PROBLEM DETAILS: Write out the lines from the top of the material through the line with "shoe_floor_z = bar_z - top_shoe_depth;", exactly and with nothing added.

DATA:
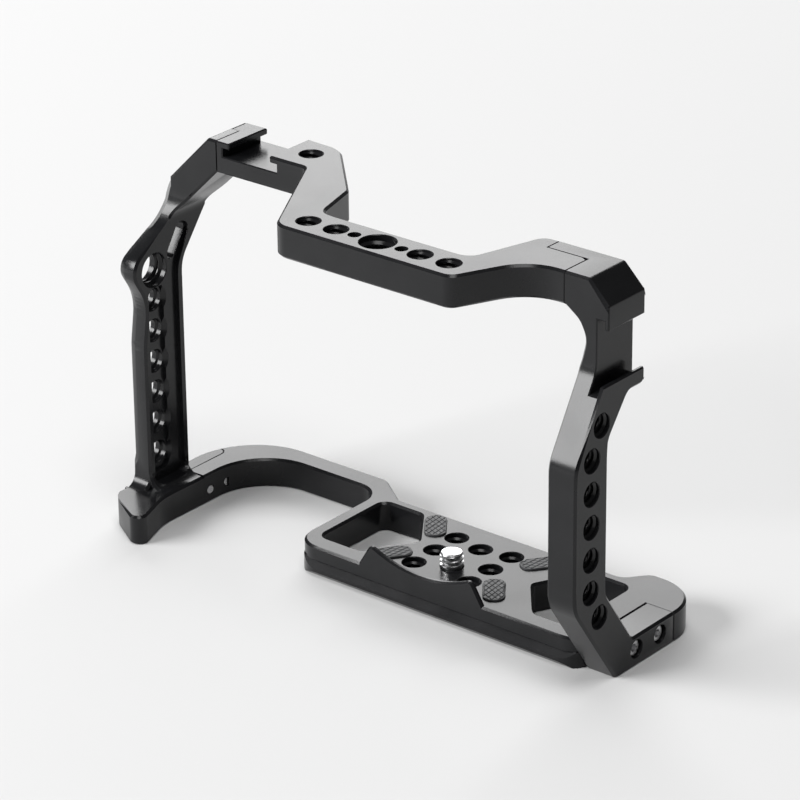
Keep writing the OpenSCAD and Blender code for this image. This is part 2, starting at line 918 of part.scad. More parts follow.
bar_corners = [
    [-seam_x, -shoe_front, 0],
    [-shoe_block_x, -shoe_front, bar_corner_r],
    [-bar_half, -bar_front, bar_end_r],
    [bar_half, -bar_front, jog_r],
    [far_bend_x, -rail_front, far_bend_r],
    [lap_end_x, -rail_front, 0],
    [lap_end_x, -lap_y, lap_r],
    [lap_x, -lap_y, 0],
    [lap_x, -rail_rear, 0],
    [far_jog_x, -rail_rear, jog_r],
    [bar_rear_half, -bar_rear, jog_r],
    [-bar_rear_half, -bar_rear, jog_r],
    [-jog_x, -jog_y, jog_r],
    [-block_rear_x, shoe_rear, block_r],
    [-cap_outer_x, shoe_rear, 0],
    [-cap_outer_x, seam_step_y, 0],
    [-seam_x, seam_step_y, 0]
];

// Height of the top shoe's floor
shoe_floor_z = bar_z - top_shoe_depth;

module top_bar() {
    color("#2a2b2e")
        difference() {
            plan(rounded(bar_corners), inner_h, bar_z);
            top_shoe();
            for (side = [-1, 1]) {
                for (i = [0, 1])
                    translate([side * (bar_hole_x + i * hole_pitch), -bar_hole_y, inner_h])
                        tapped(tapped_d, bar_h);
                translate([side * pin_spacing / 2, -bar_hole_y, inner_h - over])
                    cylinder(d = pin_hole_d, h = bar_h + 2 * over);
            }
            translate([0, -bar_hole_y, inner_h])
                tapped(large_tapped_d, bar_h);
            translate([-side_hole_x, side_hole_y, inner_h])
                tapped(tapped_d, bar_h);
            for (i = [0, 1]) {
                at_grip_top(i)
                    join_room();
                at_far_top(i)
                    join_room();
            }
        }
}

module top_shoe() {
    length = shoe_front + shoe_rear + 2 * over;
    translate([-shoe_left_x, -shoe_front - over, shoe_floor_z])
        cube([shoe_w, length, shoe_slot_h]);
    translate([-shoe_left_x + shoe_lip, -shoe_front - over, shoe_floor_z])
        cube([shoe_w - 2 * shoe_lip, length, top_shoe_depth + over]);
}

// Far side frame

far_instep = 3.2;
knee_r = 6;
knee_drop = 3.8;
lip_root = 6.7;
lip_below = 2.1;
upper_bend_share = 0.836;
far_side_outline = [
    [-far_toe, -plate_t, edge_r],
    [far_foot_l, -plate_t, 0],
    [far_foot_l, 0, 0],
    [-far_instep, 0, edge_r],
    [-far_rear, lower_knee_z, knee_r],
    [-far_rear, upper_knee_z + knee_drop, knee_r],
    [-lip_root, side_shoe_z - lip_below, knee_r / 2],
    [-rail_rear, side_shoe_z - lip_below, edge_r],
    [-rail_rear, bar_z, 0],
    [-rail_front, bar_z, 0],
    [-rail_front, inner_h * upper_bend_share, bend_r],
    [-far_front, upper_knee_z, bend_r],
    [-far_front, lower_knee_z, bend_r]
];

// Front outline of the far frame: its inner side is hollowed beside the side shoe
hollow_depth = 1.9;
// Its share that the inner side stands forward again above the hollow
hollow_back_share = 0.125;
// Heights of the inner side's three bends as shares of the height
hollow_shares = [0.834, 0.918, 0.966];
far_front_outline = [
    [lap_end_x + seam, inner_h, 0],
    [lap_end_x + seam, bar_z, 0],
    [far_outer_x - corner_cut, bar_z, edge_r],
    [far_outer_x, bar_z - corner_cut, edge_r],
    [far_outer_x, -plate_t, 0],
    [far_inner_x, -plate_t, 0],
    [far_inner_x, inner_h * hollow_shares[0], knee_r],
    [far_inner_x + hollow_depth, inner_h * hollow_shares[1], knee_r],
    [far_inner_x - hollow_depth * hollow_back_share, inner_h * hollow_shares[2], knee_r]
];

module far_side_frame() {
    color("#1d1e21")
        difference() {
            union() {
                intersection() {
                    front(rounded(far_front_outline), -bar_front, bar_front);
                    side(rounded(far_side_outline), 0, far_outer_x + over);
                }
                lap_tab();
            }
            side_shoe();
            for (row = [0 : 4])
                at_far_hole(far_hole_inset, far_hole_z + row * hole_pitch);
            for (end = [0, 1])
                at_far_hole(
                    far_hole_inset + far_end_hole_back,
                    far_hole_z - end_hole_step + end * (4 * hole_pitch + 2 * end_hole_step)
                );
            for (i = [0, 1]) {
                at_far_foot(i)
                    join_room();
                at_far_top(i)
                    join_room();
            }
        }
}
// Rise from a hole in line to the one that is set back, at one pitch along the slope
end_hole_step = sqrt(hole_pitch * hole_pitch - far_end_hole_back * far_end_hole_back);

module at_far_hole(inset, z) {
    translate([far_inner_x, -far_front + inset, z])
        tapped_x(tapped_d, far_wall);
}

module lap_tab() {
    translate([lap_x + seam, -lap_y + seam, inner_h])
        cube([lap_end_x - lap_x, lap_y - seam - rail_rear, bar_h]);
}

module side_shoe() {
    depth = rail_front + far_front;
    translate([far_outer_x - side_shoe_depth, -depth, side_shoe_z])
        cube([shoe_slot_h, depth, shoe_w]);
    translate([far_outer_x - side_shoe_depth, -depth, side_shoe_z + shoe_lip])
        cube([side_shoe_depth + over, depth, shoe_w - 2 * shoe_lip]);
}

// Pads

// Length, width and corner rounding of every pad
pad_l = 12;
pad_w = 5.9;
pad_r = 2.6;
// Turn of a pad's length from the plate's X axis
pad_turn = 53;
// Middles of the rear and front pads from the tapped holes next to them, outward and rearward
pad_rear_step = [8.7, 1.9];
pad_front_step = [8.2, 0];
// Each pad: side of the screw, row of the hole next to it, step from that hole, turn
pad_rear_left = [-1, 0, pad_rear_step, pad_turn];
pad_rear_right = [1, 0, pad_rear_step, pad_turn];
pad_front_left = [-1, 2, pad_front_step, -pad_turn];
pad_front_right = [1, 2, pad_front_step, -pad_turn];

// Corners of a pad's plan outline, moved outward by a gap
function pad_corners(p, gap) = [
    for (c = [[1, 1], [-1, 1], [-1, -1], [1, -1]])
        let (
            along = c[0] * (pad_l / 2 + gap),
            across = c[1] * (pad_w / 2 + gap),
            x = base_hole_x + p[2][0],
            y = base_hole_rear - p[1] * hole_pitch + p[2][1]
        )
        [
            p[0] * (x + along * cos(p[3]) - across * sin(p[3])),
            y + along * sin(p[3]) + across * cos(p[3]),
            pad_r + gap
        ]
];

module pad(p) {
    color("#4a4c50")
        plan(rounded(pad_corners(p, 0)), -pad_recess, pad_proud);
}

// Camera screw: thread above the seat, neck in the plate and head in the counterbore

// Bevel of the screw's tip, and the slot and socket in its head
tip_bevel = 0.5;
key_slot_w = 1.4;
key_slot_depth = 1.1;

module camera_screw() {
    thread_low = stop_gap + (screw_d - screw_hole_d) / 2 - seat_cone;
    color("#c9cbce")
        difference() {
            rotate_extrude()
                polygon([
                    [0, head_low],
                    [screw_head_d / 2 - tip_bevel, head_low],
                    [screw_head_d / 2, head_low + tip_bevel],
                    [screw_head_d / 2, head_high],
                    [neck_d / 2, head_high],
                    [neck_d / 2, thread_low - (screw_d - neck_d) / 2],
                    [screw_d / 2, thread_low],
                    [screw_d / 2, screw_tip_z - tip_bevel],
                    [screw_d / 2 - tip_bevel, screw_tip_z],
                    [0, screw_tip_z]
                ]);
            translate([-screw_head_d, -key_slot_w / 2, head_low - over])
                cube([2 * screw_head_d, key_slot_w, key_slot_depth + over]);
        }
}

module screw_washer() {
    color("#3a3b3d")
        translate([0, 0, head_high + stop_gap])
            difference() {
                cylinder(d = screw_head_d - tip_bevel, h = washer_t);
                translate([0, 0, -over])
                    cylinder(d = neck_d + 2 * screw_fit, h = washer_t + 2 * over);
            }
}

// Joining screws

module silver_screw() {
    color("#d4d6d8")
        join_screw();
}

base_plate();
grip_side_frame();
top_bar();
far_side_frame();
pad(pad_rear_left);
pad(pad_rear_right);
pad(pad_front_left);
pad(pad_front_right);
camera_screw();
screw_washer();
at_far_foot(1) silver_screw();  // far_foot_screw_front
at_far_foot(0) silver_screw();  // far_foot_screw_rear
at_grip_foot(0) silver_screw();  // grip_foot_screw_front
at_grip_foot(1) silver_screw();  // grip_foot_screw_rear
at_grip_top(0) silver_screw();  // grip_top_screw_front
at_grip_top(1) silver_screw();  // grip_top_screw_rear
at_far_top(0) silver_screw();  // far_top_screw_inner
at_far_top(1) silver_screw();  // far_top_screw_outer
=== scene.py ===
import json
import math

import bmesh
import bpy
from mathutils import Matrix, Vector
from mathutils.bvhtree import BVHTree
from mathutils.geometry import delaunay_2d_cdt


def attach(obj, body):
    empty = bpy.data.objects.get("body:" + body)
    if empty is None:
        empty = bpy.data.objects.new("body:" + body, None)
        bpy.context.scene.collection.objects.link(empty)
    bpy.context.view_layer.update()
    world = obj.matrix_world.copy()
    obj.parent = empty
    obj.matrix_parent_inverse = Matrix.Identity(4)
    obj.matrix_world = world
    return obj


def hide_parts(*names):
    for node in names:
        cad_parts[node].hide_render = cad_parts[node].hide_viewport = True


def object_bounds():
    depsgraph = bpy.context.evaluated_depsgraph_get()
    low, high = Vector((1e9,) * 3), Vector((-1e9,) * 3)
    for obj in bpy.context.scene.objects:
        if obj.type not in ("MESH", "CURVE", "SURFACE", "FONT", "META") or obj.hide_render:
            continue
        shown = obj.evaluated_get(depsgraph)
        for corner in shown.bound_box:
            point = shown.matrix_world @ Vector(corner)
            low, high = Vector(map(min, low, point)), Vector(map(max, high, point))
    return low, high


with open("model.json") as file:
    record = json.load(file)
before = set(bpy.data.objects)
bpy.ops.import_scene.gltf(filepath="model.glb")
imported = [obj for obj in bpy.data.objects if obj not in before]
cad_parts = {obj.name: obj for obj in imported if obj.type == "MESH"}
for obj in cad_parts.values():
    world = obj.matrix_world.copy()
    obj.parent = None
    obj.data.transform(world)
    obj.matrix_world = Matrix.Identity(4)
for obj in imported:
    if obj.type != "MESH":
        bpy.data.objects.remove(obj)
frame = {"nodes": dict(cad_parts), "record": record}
cad_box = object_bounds()

# The part's lengths are in millimetres, in the same frame as the CAD, and MM turns them into metres.
# Noise scales, bump distances, the floor, the lamps and the camera are in metres.
MM = 0.001
TAU = 2 * math.pi
FRAME_NODES = ("base_plate", "grip_side_frame", "top_bar", "far_side_frame")


def rad(degrees):
    return math.radians(degrees)


# Materials

# The part of a noise's range that is spread over a material's colours and values
NOISE_LOW = 0.3
NOISE_HIGH = 0.7


class Nodes:
    """A material's node tree, with its Principled shader."""

    def __init__(self, name):
        self.material = bpy.data.materials.new(name)
        self.material.use_nodes = True
        self.tree = self.material.node_tree
        self.shader = self.tree.nodes["Principled BSDF"]
        self.position = self.add("ShaderNodeTexCoord").outputs["Object"]

    def add(self, kind, **values):
        node = self.tree.nodes.new(kind)
        for key, value in values.items():
            node.inputs[key].default_value = value
        return node

    def link(self, source, target):
        self.tree.links.new(source, target)

    def noise(self, scale, detail, stretch=None):
        node = self.add("ShaderNodeTexNoise", Scale=scale, Detail=detail)
        source = self.position
        if stretch:
            mapping = self.add("ShaderNodeMapping", Scale=stretch)
            self.link(source, mapping.inputs["Vector"])
            source = mapping.outputs["Vector"]
        self.link(source, node.inputs["Vector"])
        return node.outputs["Fac"]

    def roughness(self, source, low, high):
        node = self.add("ShaderNodeMapRange")
        node.inputs["From Min"].default_value = NOISE_LOW
        node.inputs["From Max"].default_value = NOISE_HIGH
        node.inputs["To Min"].default_value = low
        node.inputs["To Max"].default_value = high
        self.link(source, node.inputs["Value"])
        self.link(node.outputs["Result"], self.shader.inputs["Roughness"])

    def colour(self, source, dark, light):
        node = self.add("ShaderNodeValToRGB")
        node.color_ramp.elements[0].position = NOISE_LOW
        node.color_ramp.elements[0].color = (*dark, 1)
        node.color_ramp.elements[1].position = NOISE_HIGH
        node.color_ramp.elements[1].color = (*light, 1)
        self.link(source, node.inputs["Fac"])
        self.link(node.outputs["Color"], self.shader.inputs["Base Color"])

    def bump(self, source, strength, distance):
        node = self.add("ShaderNodeBump", Strength=strength, Distance=distance)
        self.link(source, node.inputs["Height"])
        self.link(node.outputs["Normal"], self.shader.inputs["Normal"])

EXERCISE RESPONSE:
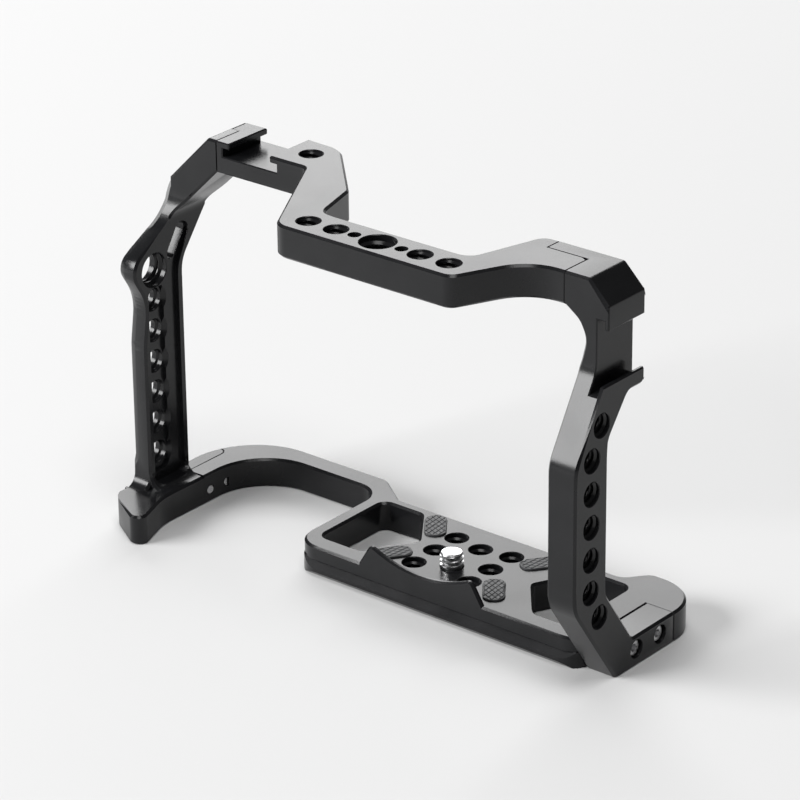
Keep writing the OpenSCAD and Blender code for this image. This is part 2, starting at line 918 of part.scad. More parts follow.
bar_corners = [
    [-seam_x, -shoe_front, 0],
    [-shoe_block_x, -shoe_front, bar_corner_r],
    [-bar_half, -bar_front, bar_end_r],
    [bar_half, -bar_front, jog_r],
    [far_bend_x, -rail_front, far_bend_r],
    [lap_end_x, -rail_front, 0],
    [lap_end_x, -lap_y, lap_r],
    [lap_x, -lap_y, 0],
    [lap_x, -rail_rear, 0],
    [far_jog_x, -rail_rear, jog_r],
    [bar_rear_half, -bar_rear, jog_r],
    [-bar_rear_half, -bar_rear, jog_r],
    [-jog_x, -jog_y, jog_r],
    [-block_rear_x, shoe_rear, block_r],
    [-cap_outer_x, shoe_rear, 0],
    [-cap_outer_x, seam_step_y, 0],
    [-seam_x, seam_step_y, 0]
];

// Height of the top shoe's floor
shoe_floor_z = bar_z - top_shoe_depth;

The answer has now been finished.